それは、“そっとしておき、猫が落ち着いてから優しく話しかける”だけ。
そうすると「自分の意思が尊重された安心」と、「この人は無理強いしない」という信頼につながり、築いてきた関係性が壊れずに済むでしょう。
また、猫の性格やタイミングによっては、怒って興奮してしまう事があります。
その場合は、落ち着くまでの回復の時間を共有することが効果的。
静かに近くでそっと座り、「ごめんね」とちゃんと謝ることです。

おやつは、失敗したお詫びじゃなく成功した感謝であげるのがベスト。人間側の罪滅ぼしなんかでは猫の心は掴めません。
「おやつあげたくない派」の飼い主さんには、腎と膀胱に安心な『neco-ri(ネコリ)』をオススメしておきます。
完全に信頼しきっている人間にはすべてを委ねることもある
うちのそよちゃんは、私の娘には完全に心を許しているので、されるがままです。




本来、↑の画像のような脇をもって宙ぶらりんの抱え方は、NG。
体の安定が悪いため嫌がって暴れる可能性があるので、そもそも危ないんです。
でもご覧の通り、娘がやる分には全然OKな感じ。
じっとして降りたあともスリスリしています。

抱っこは“愛の最終段階”ではなく、“一つの通過点”
「抱っこ出来た=仲良くなれた」となる気持ちはわかります。
ただ、猫にとっては“気分が許した瞬間”だっただけかも知れません。
明日は拒否されるかもしれない。

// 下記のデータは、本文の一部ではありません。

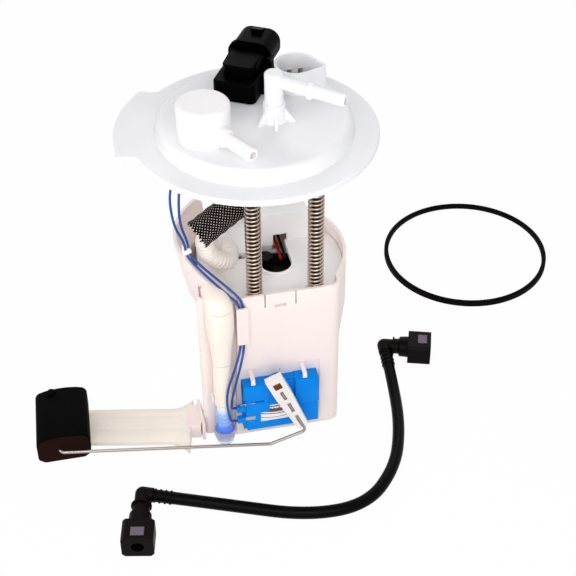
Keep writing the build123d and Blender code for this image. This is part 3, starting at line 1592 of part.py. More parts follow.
# The pump's leads behind the block, from the deck up to the harness plug
harness_leads = (
    ("harness_lead_red", pump_x + 5.5, 0),
    ("harness_lead_black", pump_x + 8.5, 3),
)
for lead_name, lead_x, plug_shift in harness_leads:
    with BuildPart() as harness_lead:
        with BuildLine() as lead_path:
            FilletPolyline(
                (lead_x, lead_back_y, deck_z + 0.2),
                (lead_x, lead_back_y, deck_z + 44),
                (socket_x + plug_shift, socket_y, harness_low_z - 14),
                (socket_x + plug_shift, socket_y, harness_low_z),
                radius=8,
            )
        with BuildSketch(Plane(origin=lead_path.line @ 0, z_dir=lead_path.line % 0)):
            Circle(wire_r)
        sweep()
    save(harness_lead, lead_name)

# ================================================================ fuel hose between flange and filter
hose_inner_r = tail_r + 0.05
hose_route = (
    (outlet_x, outlet_y, spring_top_z + 2),
    (outlet_x, outlet_y, -18),
    (-12, -15, -36),
    (-41, -21.5, -53),
    (-35, -9, -76),
    (filter_x, filter_y, -80),
    (filter_x, filter_y, deck_z + 1),
)
with BuildPart() as fuel_hose:
    with BuildLine() as hose_path:
        FilletPolyline(*hose_route, radius=6)
    with BuildSketch(Plane(origin=hose_path.line @ 0, z_dir=hose_path.line % 0)):
        Circle(hose_outer_r)
        Circle(hose_inner_r, mode=Mode.SUBTRACT)
    sweep()
save(fuel_hose, "fuel_hose")

sleeve_r = 9.4
sleeve_wall = sleeve_r - hose_outer_r - clear
sleeve_bend = 1.8 * sleeve_r
with BuildPart() as mesh_sleeve:
    with BuildLine() as sleeve_path:
        FilletPolyline((5.5, -8.4, -22), (-12, -15, -36), (-35.6, -20.3, -49.8), radius=sleeve_bend)
    with BuildSketch(Plane(origin=sleeve_path.line @ 0, z_dir=sleeve_path.line % 0)):
        Circle(sleeve_r)
        Circle(sleeve_r - sleeve_wall, mode=Mode.SUBTRACT)
    sweep()
save(mesh_sleeve, "mesh_sleeve")

# ================================================================ ring seal
seal_inner_r = spigot_r + 0.5
with BuildPart() as tank_seal:
    with BuildSketch(side_plane((seal_x, seal_y, base_z), 0)):
        with BuildLine():
            Polyline(
                (seal_inner_r, 0.8),
                (seal_inner_r + 0.8, 0),
                (seal_inner_r + seal_section, 0),
                (seal_inner_r + seal_section, seal_height - 1),
                (seal_inner_r + seal_section / 2, seal_height),
                (seal_inner_r, seal_height - 1),
                close=True,
            )
        make_face()
    revolve(axis=Axis((seal_x, seal_y, 0), (0, 0, 1)))
save(tank_seal, "tank_seal")

# ================================================================ jumper hose
hose_points = [
    Vector(90.4, 2, joint_z),
    Vector(87.5, -32, hose_lie_z),
    Vector(81, -68, hose_lie_z),
    Vector(68.5, -101, hose_lie_z),
    Vector(43, -128, hose_lie_z),
    Vector(4, -128.7, hose_lie_z),
    Vector(-42, -110, hose_lie_z),
    Vector(-88.5, -95, joint_z),
]
bend_radii = []
for before, corner, after in zip(hose_points, hose_points[1:], hose_points[2:]):
    half_turn = radians((corner - before).get_angle(after - corner)) / 2
    shorter_run = min((corner - before).length, (after - corner).length)
    bend_radii.append(0.45 * shorter_run / tan(half_turn))
print("jumper hose bend radii, mm:", [round(r) for r in bend_radii])
with BuildPart() as jumper_hose:
    with BuildLine() as hose_path:
        FilletPolyline(*hose_points, radius=bend_radii)
    with BuildSketch(Plane(origin=hose_path.line @ 0, z_dir=hose_path.line % 0)):
        Circle(hose_r)
        Circle(hose_bore_r, mode=Mode.SUBTRACT)
    sweep()
save(jumper_hose, "jumper_hose")
hose_length = sum(run.length for run in hose_path.edges())
print("jumper hose length, mm:", round(hose_length, 1))
print("its volume over its section:", round(jumper_hose.part.volume / pi / (hose_r**2 - hose_bore_r**2), 1))

pocket_floor = jumper_bore_r + 1
ends = (
    ("upper", hose_points[0], hose_points[0] - hose_points[1], -18.0, 17.0),
    ("lower", hose_points[-1], hose_points[-1] - hose_points[-2], -101.8, 27.0),
)
for end_name, hose_end, along, turn, reach in ends:
    along = along.normalized()
    elbow = hose_end + along * 7
    away = heading(turn)
    socket_root = elbow + away * reach
    with BuildPart() as connector:
        # Tail pushed into the hose, elbow and ribbed neck
        with BuildSketch(Plane(origin=hose_end - along * 12, z_dir=along)):
            Circle(hose_bore_r)
        extrude(amount=19)
        with BuildSketch(Plane(origin=hose_end + along * 0.2, z_dir=along)):
            Circle(hose_r + 0.8)
        extrude(amount=6.8)
        with Locations(elbow):
            Sphere(hose_r + 0.8)
        with BuildSketch(side_plane(elbow, turn)):
            with BuildLine():
                Polyline(
                    (0, 0),
                    (0, hose_r + 0.8),
                    (reach * 0.35, hose_r + 0.8),
                    (reach * 0.35, hose_r + 2.6),
                    (reach * 0.35 + 1.2, hose_r + 2.6),
                    (reach * 0.35 + 1.2, hose_r + 1.4),
                    (reach * 0.6, hose_r + 1.4),
                    (reach * 0.65, hose_r + 3),
                    (reach, hose_r + 3.4),
                    (reach, 0),
                    close=True,
                )
            make_face()
        revolve(axis=Axis(elbow, away))
        # Square head
        with BuildSketch(Plane(origin=socket_root, x_dir=heading(turn - 90), z_dir=away)) as head:
            Rectangle(socket_width, socket_high)
            chamfer(head.vertices(), 2)
        extrude(amount=socket_deep)
        # Fuel passage, bore for the mating pipe and pocket for the release button
        with BuildSketch(Plane(origin=hose_end - along * 12, z_dir=along)):
            Circle(hose_bore_r - 1)
        extrude(amount=19, mode=Mode.SUBTRACT)
        with BuildSketch(Plane(origin=elbow, z_dir=away)):
            Circle(hose_bore_r - 1)
        extrude(amount=reach, mode=Mode.SUBTRACT)
        with BuildSketch(Plane(origin=socket_root, z_dir=away)):
            Circle(jumper_bore_r)
        extrude(amount=socket_deep, mode=Mode.SUBTRACT)
        with BuildSketch(Plane(origin=socket_root + away * 2, z_dir=away)):
            Circle(jumper_bore_r + 1.4)
        extrude(amount=2, mode=Mode.SUBTRACT)
        button_at = socket_root + away * (socket_deep * 0.62)
        pocket_plane = Plane(origin=button_at + Vector(0, 0, pocket_floor), x_dir=away, z_dir=(0, 0, 1))
        with BuildSketch(pocket_plane):
            Rectangle(button_length, button_width)
        extrude(amount=socket_high, mode=Mode.SUBTRACT)
    save(connector, f"connector_{end_name}")

    with BuildPart() as connector_seal:
        with BuildSketch(Plane(origin=socket_root + away * 2, z_dir=away)):
            Circle(jumper_bore_r + 1.4)
            Circle(jumper_bore_r, mode=Mode.SUBTRACT)
        extrude(amount=2)
    save(connector_seal, f"connector_seal_{end_name}")

    with BuildPart() as release_button:
        with BuildSketch(pocket_plane.offset(button_travel + clear)):
            Rectangle(button_length - 2 * clear, button_width - 2 * clear)
        extrude(amount=socket_high / 2 - pocket_floor - button_travel - clear + 0.6)
        chamfer(release_button.edges().group_by(Axis.Z)[-1], 0.4)
    save(release_button, f"release_button_{end_name}")
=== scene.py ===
# %% [markdown]
# # A car's fuel pump module, with its ring seal and jumper hose
#
# The module hangs in a fuel tank. Its round white flange closes the hole in the tank's top, and below it a
# reservoir holds the pump, pressed to the tank's floor by two springs. A float on a wire arm turns a small
# level sender on its front. Every solid is already a precise mesh, so the lesson dresses them: it makes the
# camera, the light and the materials, and it models by hand what a plain solid cannot show, such as coil
# springs, braid, fabric and wires.

# %% Load the solids
import math

import bmesh
import bpy
from mathutils import Matrix, Vector


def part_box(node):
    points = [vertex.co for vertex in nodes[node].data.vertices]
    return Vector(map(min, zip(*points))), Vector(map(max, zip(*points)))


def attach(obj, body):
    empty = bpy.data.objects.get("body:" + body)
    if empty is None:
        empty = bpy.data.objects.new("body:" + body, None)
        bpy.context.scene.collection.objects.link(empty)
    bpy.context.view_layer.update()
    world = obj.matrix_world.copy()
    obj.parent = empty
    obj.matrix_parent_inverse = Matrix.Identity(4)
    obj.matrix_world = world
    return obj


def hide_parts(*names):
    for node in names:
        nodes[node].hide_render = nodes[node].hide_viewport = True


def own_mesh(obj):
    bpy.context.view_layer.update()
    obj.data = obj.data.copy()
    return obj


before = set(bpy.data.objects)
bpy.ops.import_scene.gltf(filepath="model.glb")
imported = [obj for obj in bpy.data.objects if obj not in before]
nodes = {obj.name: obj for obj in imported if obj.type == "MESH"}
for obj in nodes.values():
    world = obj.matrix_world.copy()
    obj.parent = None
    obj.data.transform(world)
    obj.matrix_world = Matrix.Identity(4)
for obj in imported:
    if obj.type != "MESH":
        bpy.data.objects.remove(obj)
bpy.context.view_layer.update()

MM = 0.001

# %% [markdown]
# ## Helpers for colours, shader nodes and pieces
#
# Colours are written as the hex values that an eye would pick on a screen. Blender's shaders want linear
# light, so one function turns them. A second function adds any shader node, sets its options and links its
# inputs. A third turns a bmesh into a piece that rides on one body of the module and can stand for a plain
# solid.

# %% Colour, node and piece helpers


def hex_colour(code):
    channels = [int(code[i : i + 2], 16) / 255 for i in (1, 3, 5)]
    linear = [c / 12.92 if c <= 0.04045 else ((c + 0.055) / 1.055) ** 2.4 for c in channels]
    return (*linear, 1.0)


def add_node(tree, kind, inputs=None, **options):
    """Adds a shader node; an input is a plain value or another node's output socket."""
    node = tree.nodes.new(kind)
    for option, value in options.items():
        setattr(node, option, value)
    for socket, value in (inputs or {}).items():
        if isinstance(value, bpy.types.NodeSocket):
            tree.links.new(value, node.inputs[socket])
        else:
            node.inputs[socket].default_value = value
    return node


def new_material(name):
    material = bpy.data.materials.new(name)
    material.use_nodes = True
    material.node_tree.nodes.clear()
    return material, material.node_tree


def close_material(tree, surface):
    output = tree.nodes.new("ShaderNodeOutputMaterial")
    tree.links.new(surface, output.inputs["Surface"])


def paint(object_, material):
    object_.data.materials.clear()
    object_.data.materials.append(material)


def make_piece(name, shell, body, material, *stands_for):
    """Ends a bmesh: outward faces, one object at the origin, on its body, instead of the named solids."""
    bmesh.ops.recalc_face_normals(shell, faces=shell.faces[:])
    mesh = bpy.data.meshes.new(name)
    shell.to_mesh(mesh)
    shell.free()
    for face in mesh.polygons:
        face.use_smooth = True
    piece = bpy.data.objects.new(name, mesh)
    bpy.context.scene.collection.objects.link(piece)
    paint(piece, material)
    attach(piece, body)
    if stands_for:
        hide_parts(*stands_for)
    print(f"{name}: {len(mesh.polygons)} faces")
    return piece


# %% [markdown]
# ## Camera
#
# A product photographer stands back and looks down at about forty degrees with a long lens, so that the
# flange shows its top and the reservoir its front. The camera's axes are built from its yaw, pitch and
# roll, which keeps the numbers readable.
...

それが猫です。
でも、その“今日のOK”の重さを大切に味わうことこそ、猫暮らしの醍醐味ではないでしょうか。
【まとめ】猫の気持ちを翻訳できてこその抱っこ
猫を抱っこするという行為は、単なるスキンシップではありません。
それは猫という神秘の生命体から一瞬の“許可”を得る行為であり、私たちが彼女(彼)らにとって安全な存在であることの証です。
でも、その許可は永続的なものではない。
日々、信頼を積み重ね、彼女(彼)らの気まぐれとご機嫌の“周波数”にチューニングをあわせていく・・・
そんな生き方を選んだあなたに、猫の神様は微笑んでくれるかもしれません。
くれぐれも、猫の神様の逆鱗に触れるような強制、束縛はしないように気を付けてくださいね。